> _GIVEN PROBLEM_: Give a count of the lines below that have the string "this" in them, with no other words.

> _SUPPLIED DATA_:
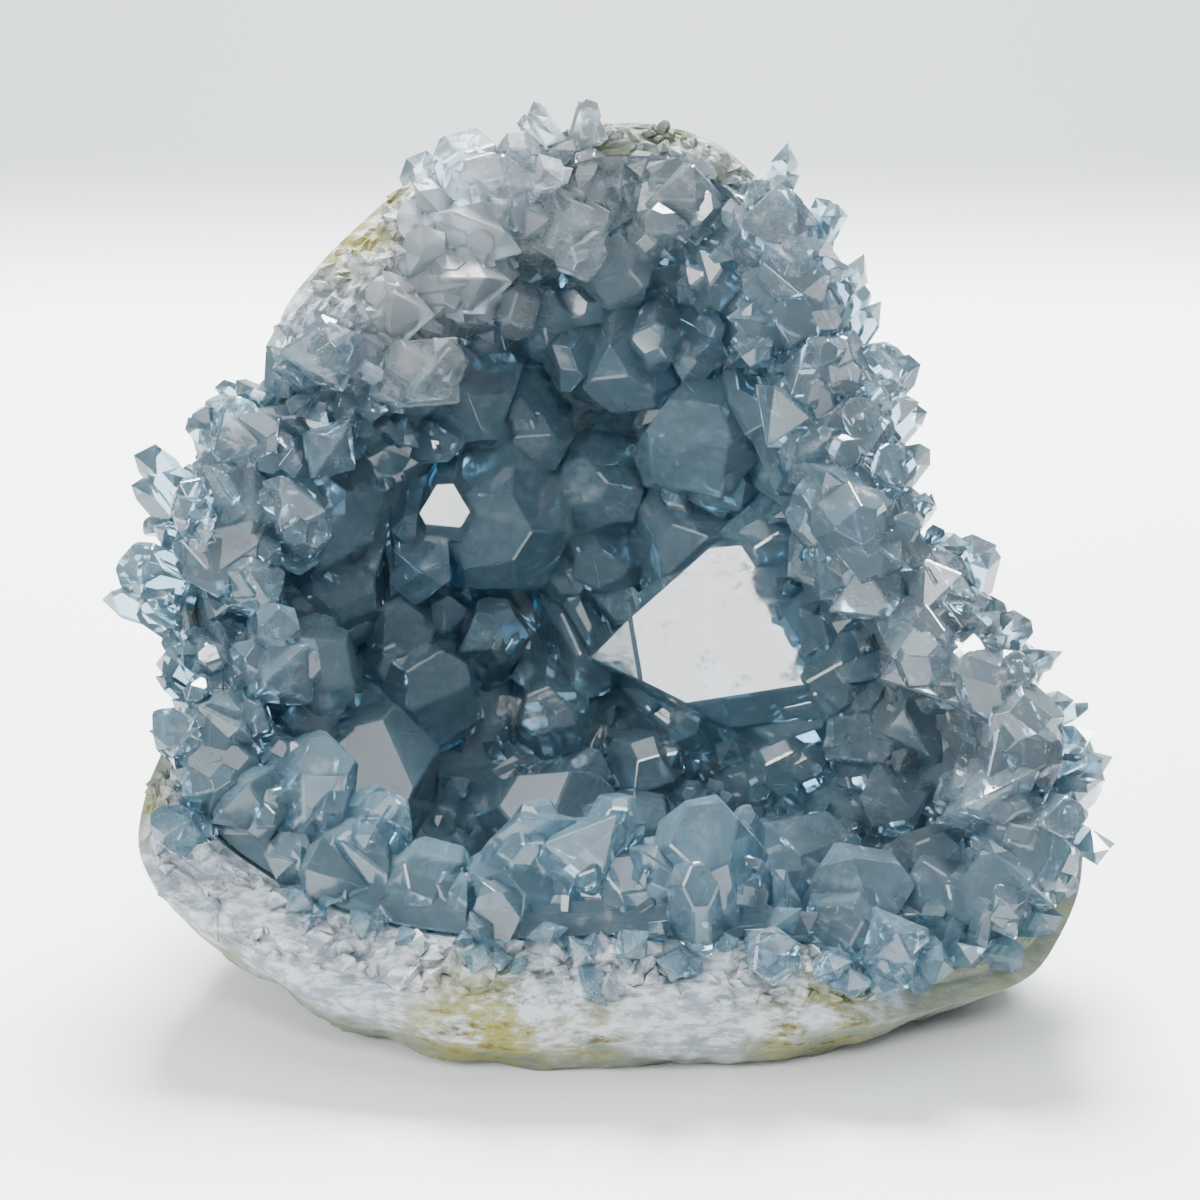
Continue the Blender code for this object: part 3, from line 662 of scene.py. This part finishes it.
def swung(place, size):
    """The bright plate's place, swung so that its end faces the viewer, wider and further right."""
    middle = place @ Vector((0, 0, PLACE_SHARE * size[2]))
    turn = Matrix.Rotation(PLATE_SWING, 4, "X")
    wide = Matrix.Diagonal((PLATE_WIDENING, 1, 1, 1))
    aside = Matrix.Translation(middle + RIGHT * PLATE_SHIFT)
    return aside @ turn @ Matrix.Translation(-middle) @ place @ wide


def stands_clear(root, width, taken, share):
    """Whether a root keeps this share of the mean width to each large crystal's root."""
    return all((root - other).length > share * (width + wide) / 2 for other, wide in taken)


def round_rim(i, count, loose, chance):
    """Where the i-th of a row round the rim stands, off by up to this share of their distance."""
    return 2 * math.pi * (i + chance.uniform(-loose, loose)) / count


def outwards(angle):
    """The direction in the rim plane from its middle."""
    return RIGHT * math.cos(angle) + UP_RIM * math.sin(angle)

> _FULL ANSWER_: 3